Challenge — Output exactly the lines from the first one down to the line containing "whole switch: its", inclusive.

Records contained in a dataset
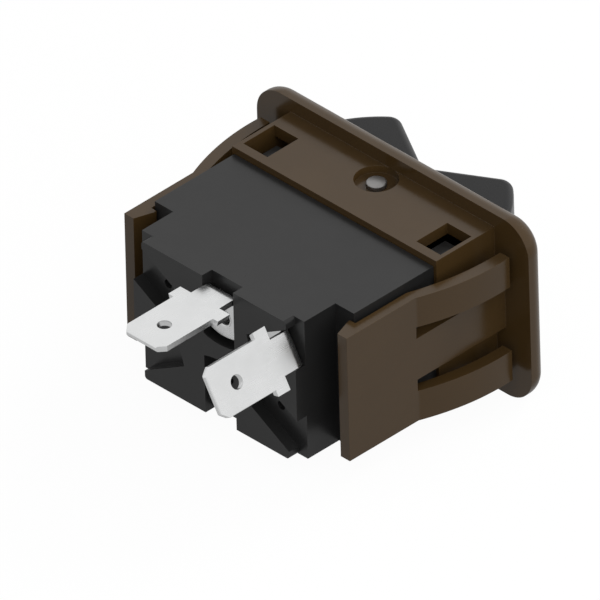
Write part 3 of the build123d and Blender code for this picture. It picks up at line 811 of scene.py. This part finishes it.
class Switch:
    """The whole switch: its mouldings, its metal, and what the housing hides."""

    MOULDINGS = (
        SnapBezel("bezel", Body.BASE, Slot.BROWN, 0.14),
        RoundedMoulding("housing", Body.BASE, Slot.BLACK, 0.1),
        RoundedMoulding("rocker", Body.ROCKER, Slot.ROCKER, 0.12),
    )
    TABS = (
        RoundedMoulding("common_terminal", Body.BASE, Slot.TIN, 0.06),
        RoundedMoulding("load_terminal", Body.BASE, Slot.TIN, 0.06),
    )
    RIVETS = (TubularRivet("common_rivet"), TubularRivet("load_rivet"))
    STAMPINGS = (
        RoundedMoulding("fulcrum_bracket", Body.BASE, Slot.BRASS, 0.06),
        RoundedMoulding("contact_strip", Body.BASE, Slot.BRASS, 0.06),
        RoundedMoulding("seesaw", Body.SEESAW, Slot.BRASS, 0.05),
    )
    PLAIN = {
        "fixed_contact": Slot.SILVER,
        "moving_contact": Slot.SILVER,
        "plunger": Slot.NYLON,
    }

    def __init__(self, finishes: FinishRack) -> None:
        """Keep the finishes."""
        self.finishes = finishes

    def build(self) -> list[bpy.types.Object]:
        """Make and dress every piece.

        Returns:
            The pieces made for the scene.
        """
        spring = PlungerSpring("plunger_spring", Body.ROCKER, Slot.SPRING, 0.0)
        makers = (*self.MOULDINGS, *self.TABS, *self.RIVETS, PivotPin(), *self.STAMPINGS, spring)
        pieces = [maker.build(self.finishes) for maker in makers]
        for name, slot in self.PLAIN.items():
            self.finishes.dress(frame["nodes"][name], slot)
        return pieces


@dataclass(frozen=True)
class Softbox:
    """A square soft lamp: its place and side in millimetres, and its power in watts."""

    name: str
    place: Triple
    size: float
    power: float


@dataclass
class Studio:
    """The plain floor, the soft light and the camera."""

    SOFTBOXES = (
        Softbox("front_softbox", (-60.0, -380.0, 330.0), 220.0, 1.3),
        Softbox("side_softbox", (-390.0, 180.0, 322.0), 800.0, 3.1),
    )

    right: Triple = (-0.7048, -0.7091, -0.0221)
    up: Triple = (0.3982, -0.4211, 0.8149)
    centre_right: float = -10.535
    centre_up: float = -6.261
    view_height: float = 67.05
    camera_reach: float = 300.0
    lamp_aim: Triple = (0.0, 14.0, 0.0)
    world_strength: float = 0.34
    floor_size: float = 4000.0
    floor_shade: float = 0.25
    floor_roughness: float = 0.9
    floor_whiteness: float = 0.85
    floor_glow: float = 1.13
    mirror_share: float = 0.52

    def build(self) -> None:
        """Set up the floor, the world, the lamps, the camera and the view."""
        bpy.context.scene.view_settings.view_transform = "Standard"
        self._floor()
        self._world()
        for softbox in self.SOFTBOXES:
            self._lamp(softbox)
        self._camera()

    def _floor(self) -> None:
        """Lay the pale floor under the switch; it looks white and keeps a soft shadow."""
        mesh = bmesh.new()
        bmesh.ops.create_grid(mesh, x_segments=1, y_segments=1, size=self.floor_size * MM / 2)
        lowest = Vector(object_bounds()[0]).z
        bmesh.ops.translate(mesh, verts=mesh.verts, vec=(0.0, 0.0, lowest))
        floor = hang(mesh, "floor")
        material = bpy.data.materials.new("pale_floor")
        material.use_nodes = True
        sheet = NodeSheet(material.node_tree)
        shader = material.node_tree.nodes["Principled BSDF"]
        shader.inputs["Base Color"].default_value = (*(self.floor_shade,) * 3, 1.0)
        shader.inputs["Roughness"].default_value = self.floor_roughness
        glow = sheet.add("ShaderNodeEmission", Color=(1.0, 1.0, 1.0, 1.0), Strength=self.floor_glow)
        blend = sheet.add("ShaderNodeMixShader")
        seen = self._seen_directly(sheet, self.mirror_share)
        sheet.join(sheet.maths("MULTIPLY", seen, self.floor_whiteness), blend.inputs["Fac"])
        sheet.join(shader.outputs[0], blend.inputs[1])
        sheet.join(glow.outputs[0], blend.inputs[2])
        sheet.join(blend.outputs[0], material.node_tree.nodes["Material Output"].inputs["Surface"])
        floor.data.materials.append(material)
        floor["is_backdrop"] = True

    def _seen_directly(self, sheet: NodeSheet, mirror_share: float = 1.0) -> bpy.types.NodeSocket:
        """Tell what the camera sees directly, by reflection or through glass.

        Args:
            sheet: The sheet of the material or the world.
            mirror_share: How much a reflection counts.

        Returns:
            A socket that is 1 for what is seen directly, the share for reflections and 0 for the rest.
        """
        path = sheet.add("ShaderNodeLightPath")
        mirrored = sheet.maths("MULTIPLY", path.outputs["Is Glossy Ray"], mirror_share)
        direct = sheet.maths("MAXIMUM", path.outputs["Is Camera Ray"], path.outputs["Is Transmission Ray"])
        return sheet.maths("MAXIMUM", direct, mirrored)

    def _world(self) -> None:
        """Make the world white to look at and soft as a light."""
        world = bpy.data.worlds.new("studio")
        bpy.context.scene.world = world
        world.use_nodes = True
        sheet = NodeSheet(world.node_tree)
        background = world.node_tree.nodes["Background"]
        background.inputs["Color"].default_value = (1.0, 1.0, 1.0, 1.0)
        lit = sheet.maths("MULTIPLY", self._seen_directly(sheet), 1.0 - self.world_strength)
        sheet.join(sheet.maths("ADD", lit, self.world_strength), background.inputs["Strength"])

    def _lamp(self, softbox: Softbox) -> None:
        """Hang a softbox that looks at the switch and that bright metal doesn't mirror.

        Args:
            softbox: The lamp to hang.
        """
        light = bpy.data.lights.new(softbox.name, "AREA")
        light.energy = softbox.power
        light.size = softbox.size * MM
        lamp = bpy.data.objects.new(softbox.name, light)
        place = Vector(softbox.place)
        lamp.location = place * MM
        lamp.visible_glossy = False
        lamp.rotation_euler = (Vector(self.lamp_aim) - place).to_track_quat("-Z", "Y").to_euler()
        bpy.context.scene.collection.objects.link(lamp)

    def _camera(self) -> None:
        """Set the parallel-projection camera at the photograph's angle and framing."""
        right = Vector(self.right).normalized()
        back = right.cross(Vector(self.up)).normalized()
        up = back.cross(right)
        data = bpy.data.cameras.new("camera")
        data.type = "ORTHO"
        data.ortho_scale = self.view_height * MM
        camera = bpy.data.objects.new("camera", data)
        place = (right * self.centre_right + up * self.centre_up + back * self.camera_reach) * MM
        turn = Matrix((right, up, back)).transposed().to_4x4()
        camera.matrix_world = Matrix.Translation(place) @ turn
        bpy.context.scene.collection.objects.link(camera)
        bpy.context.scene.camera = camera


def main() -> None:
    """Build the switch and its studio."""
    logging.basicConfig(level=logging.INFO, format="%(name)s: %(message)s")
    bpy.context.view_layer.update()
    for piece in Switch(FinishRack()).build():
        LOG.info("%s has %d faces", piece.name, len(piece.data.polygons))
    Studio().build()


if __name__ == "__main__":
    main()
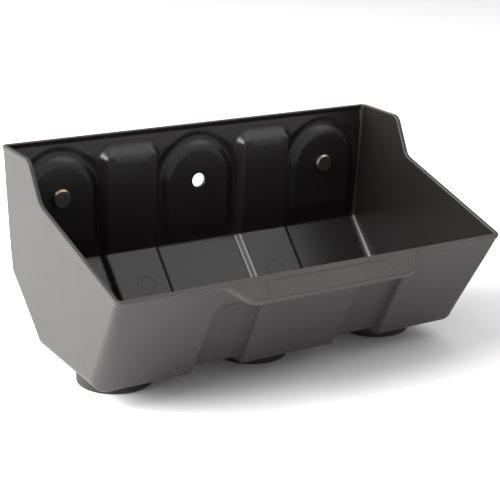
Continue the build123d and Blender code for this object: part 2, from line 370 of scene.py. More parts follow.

Result below —
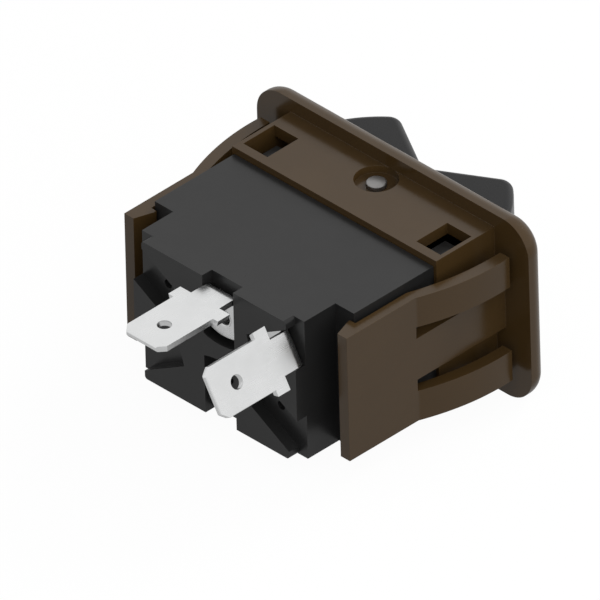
Write part 3 of the build123d and Blender code for this picture. It picks up at line 811 of scene.py. This part finishes it.
class Switch:
    """The whole switch: its mouldings, its metal, and what the housing hides."""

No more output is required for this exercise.